In this work, we have assumed that Eq. 1 accurately describes the phenomenon of anomalous diffusion and implicitly have assumed the linearity of the MSD versus time curves generated by our model. Of course, this assumption may not always hold, or may not hold for large times. For example, in the case of an impenetrable fence structure with a pitch of 10 molecular diameters, we obtained α = 0.94. This result cannot in fact hold for large times because in the case of an impenetrable fence, the MSD cannot exceed the pitch of the fence lines. This calls into question the fitting of a straight line to the log(MSD) − log(time) curve.
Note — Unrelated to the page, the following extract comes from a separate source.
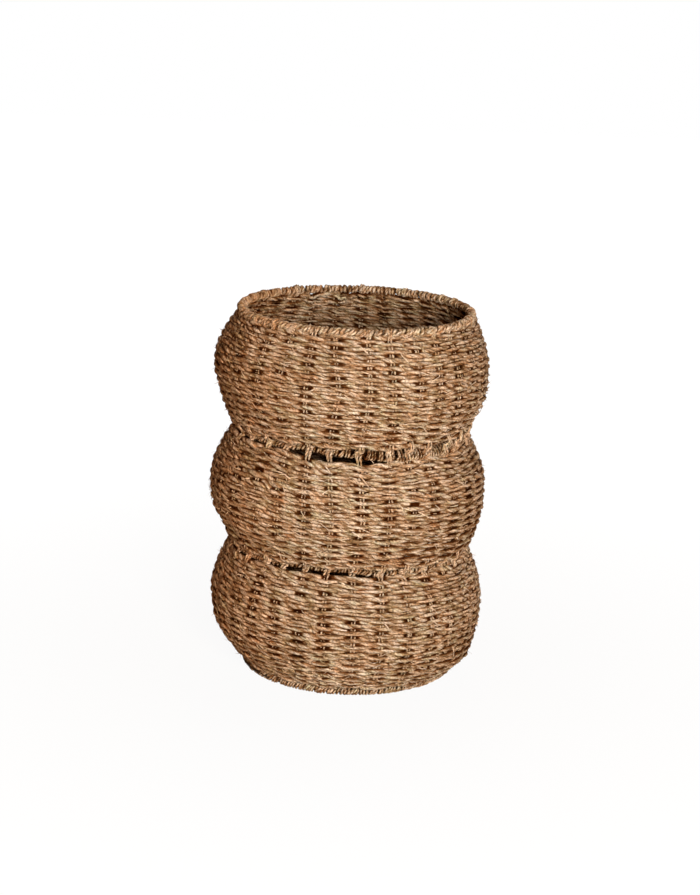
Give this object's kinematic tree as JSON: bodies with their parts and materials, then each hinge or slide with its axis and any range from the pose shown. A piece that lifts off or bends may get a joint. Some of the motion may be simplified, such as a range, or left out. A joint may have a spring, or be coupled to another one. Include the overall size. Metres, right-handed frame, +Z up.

In the vast majority of the parameter sets tested here, however, we checked that the MSD is indeed linear in time. A representative set of MSD curves is shown in Fig. 8. Furthermore, even when there is some departure, as in the case of the impenetrable fence (Fig. 8), fitting a line over the linear part of the curve (at shorter times) makes sense because the diffusion coefficient is inherently a short-time parameter: the difference between Dmicro and Dmacro we report in this work is a reflection of the fact that the diffusion equation does not apply here at long times but does apply at short times. It is conceivable that the values of α calculated by linear fitting may be time dependent for some of the parameter combinations. To explore this possibility, we ran simulations corresponding to 4 s of real time and recalculated α. The results (Fig. 9) show that the values of α calculated from 2.4 ms or 4 s of simulation are not significantly different. Thus the comparison of α-values calculated here with those of experimental studies where long observation times were used (10,14) is warranted.

FIGURE 8
Representative log(MSD) − log(time) plots for different parameter sets. If the motion of a particle can be described accurately by an anomalous diffusion equation, then the plot of log(MSD) − log(time) is expected to be a straight line. ...
FIGURE 9
The time dependence of α. Simulations for a wide range of different scenarios, described in the lower panel, were run for 4 s of real time and plotted as in Fig. 8. Values for α were calculated over short times (2.4 ms) and long times ...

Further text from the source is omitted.